Backfill · 2022
#85 of 357Kindle Paperwhite
Press shot: a Kindle Paperwhite displaying a book page with warm amber backlighting, resting on a dark bedside table next to a reading lamp and a pair of glasses.
Kindle Paperwhite has a screen that feels like looking at paper, no glare, no refresh flicker. Backlight is adjustable enough that reading at midnight in bed doesn't feel like staring at a phone. I want the newest 1 because the screen is flush with the bezel now, which makes swiping pages feel smoother. Warm light setting shifts from blue-white to amber as it gets later, mimicking the color of a reading lamp. At less than most paperbacks in weight and holding thousands of books, it matters when I am traveling and don't want to choose between 3 novels I am in the middle of. Tactile experience of holding it is different from a phone, the soft-touch back has a slight grip and the size makes 1-handed reading comfortable. My other hand stays free for coffee or the subway pole. Amazon built the Kindle around the idea that the device should disappear and leave only the text.

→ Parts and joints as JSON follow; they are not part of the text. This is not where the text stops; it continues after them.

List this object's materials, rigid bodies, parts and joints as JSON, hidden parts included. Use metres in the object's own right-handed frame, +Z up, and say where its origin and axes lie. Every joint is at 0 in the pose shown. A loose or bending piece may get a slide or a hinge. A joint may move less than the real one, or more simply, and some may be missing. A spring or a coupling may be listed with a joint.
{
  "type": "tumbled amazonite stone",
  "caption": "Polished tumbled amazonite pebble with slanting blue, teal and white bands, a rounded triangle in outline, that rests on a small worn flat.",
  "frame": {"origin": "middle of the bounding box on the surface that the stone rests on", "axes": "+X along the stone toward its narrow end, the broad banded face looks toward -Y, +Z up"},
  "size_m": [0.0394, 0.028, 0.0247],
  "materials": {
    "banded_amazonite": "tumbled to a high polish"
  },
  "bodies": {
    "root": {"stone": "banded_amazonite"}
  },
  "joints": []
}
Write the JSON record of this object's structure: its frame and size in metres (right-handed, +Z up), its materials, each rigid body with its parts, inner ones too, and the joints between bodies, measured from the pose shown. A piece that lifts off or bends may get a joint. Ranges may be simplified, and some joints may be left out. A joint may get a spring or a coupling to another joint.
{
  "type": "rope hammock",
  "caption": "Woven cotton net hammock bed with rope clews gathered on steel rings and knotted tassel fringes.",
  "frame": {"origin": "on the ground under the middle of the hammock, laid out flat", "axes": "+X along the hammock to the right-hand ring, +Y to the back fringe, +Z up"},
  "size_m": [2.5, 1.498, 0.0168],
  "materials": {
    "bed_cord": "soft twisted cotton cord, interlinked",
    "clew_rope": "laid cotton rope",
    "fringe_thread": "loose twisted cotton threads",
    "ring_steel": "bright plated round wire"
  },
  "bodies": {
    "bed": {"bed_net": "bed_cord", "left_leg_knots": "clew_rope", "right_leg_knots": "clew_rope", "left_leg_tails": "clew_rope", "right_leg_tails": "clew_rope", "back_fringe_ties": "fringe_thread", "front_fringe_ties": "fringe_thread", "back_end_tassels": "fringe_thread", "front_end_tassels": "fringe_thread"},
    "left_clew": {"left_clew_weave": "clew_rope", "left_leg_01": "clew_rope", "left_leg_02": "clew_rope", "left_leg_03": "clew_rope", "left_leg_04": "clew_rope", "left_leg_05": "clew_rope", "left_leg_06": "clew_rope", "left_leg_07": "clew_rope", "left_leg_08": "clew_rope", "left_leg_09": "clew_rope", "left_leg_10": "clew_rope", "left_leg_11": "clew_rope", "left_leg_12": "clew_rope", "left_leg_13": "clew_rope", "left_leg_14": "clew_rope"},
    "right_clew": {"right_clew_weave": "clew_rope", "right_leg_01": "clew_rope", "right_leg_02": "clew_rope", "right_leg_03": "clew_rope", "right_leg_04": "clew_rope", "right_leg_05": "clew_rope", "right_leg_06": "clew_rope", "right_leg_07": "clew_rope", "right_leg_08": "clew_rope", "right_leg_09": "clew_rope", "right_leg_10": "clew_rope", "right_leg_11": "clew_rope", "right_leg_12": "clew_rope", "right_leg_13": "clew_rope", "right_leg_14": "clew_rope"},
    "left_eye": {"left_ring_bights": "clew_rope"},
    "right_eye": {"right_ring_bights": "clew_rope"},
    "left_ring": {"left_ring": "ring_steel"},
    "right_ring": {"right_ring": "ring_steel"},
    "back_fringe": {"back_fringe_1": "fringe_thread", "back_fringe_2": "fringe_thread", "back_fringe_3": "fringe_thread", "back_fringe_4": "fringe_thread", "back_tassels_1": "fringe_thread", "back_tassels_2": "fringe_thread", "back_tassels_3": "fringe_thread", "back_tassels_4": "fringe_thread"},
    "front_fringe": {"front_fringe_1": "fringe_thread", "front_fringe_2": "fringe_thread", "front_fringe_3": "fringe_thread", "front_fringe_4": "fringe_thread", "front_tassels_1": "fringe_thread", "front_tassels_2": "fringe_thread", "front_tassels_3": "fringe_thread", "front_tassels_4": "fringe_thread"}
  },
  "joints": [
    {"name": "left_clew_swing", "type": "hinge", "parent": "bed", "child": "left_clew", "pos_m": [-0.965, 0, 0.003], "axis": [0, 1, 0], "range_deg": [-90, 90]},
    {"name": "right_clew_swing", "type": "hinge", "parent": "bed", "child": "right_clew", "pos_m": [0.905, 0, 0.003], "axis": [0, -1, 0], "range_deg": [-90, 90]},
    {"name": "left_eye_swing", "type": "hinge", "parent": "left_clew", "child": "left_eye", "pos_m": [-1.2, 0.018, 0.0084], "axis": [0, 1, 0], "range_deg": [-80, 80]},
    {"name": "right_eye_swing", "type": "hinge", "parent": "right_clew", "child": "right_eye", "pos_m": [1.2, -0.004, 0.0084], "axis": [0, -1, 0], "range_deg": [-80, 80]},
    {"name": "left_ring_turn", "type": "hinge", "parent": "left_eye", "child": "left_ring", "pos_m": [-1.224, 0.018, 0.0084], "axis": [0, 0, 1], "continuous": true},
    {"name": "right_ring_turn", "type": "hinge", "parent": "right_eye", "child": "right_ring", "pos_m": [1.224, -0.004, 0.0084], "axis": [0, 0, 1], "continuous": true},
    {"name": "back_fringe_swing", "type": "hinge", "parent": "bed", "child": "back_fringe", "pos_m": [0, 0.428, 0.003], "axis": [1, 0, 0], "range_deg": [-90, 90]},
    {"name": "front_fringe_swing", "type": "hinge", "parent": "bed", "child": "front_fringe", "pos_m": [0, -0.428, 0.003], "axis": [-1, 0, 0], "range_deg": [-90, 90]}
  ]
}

Paperwhite is the version where they finally achieved that because the hardware is simple enough that after 5 minutes of reading you forget you are holding anything at all. Dictionary lookup works by long-pressing a word and has actually expanded my vocabulary unlike paper books did because I used to skip unfamiliar words rather than get up and find a dictionary. Storage fills up slowly and the battery lasts weeks, not hours, which changes the relationship from something you charge daily to something you occasionally plug in. Warm amber light is the feature that made me want to upgrade from the basic Kindle because reading in cool blue light before sleep was keeping me awake longer than the book deserved.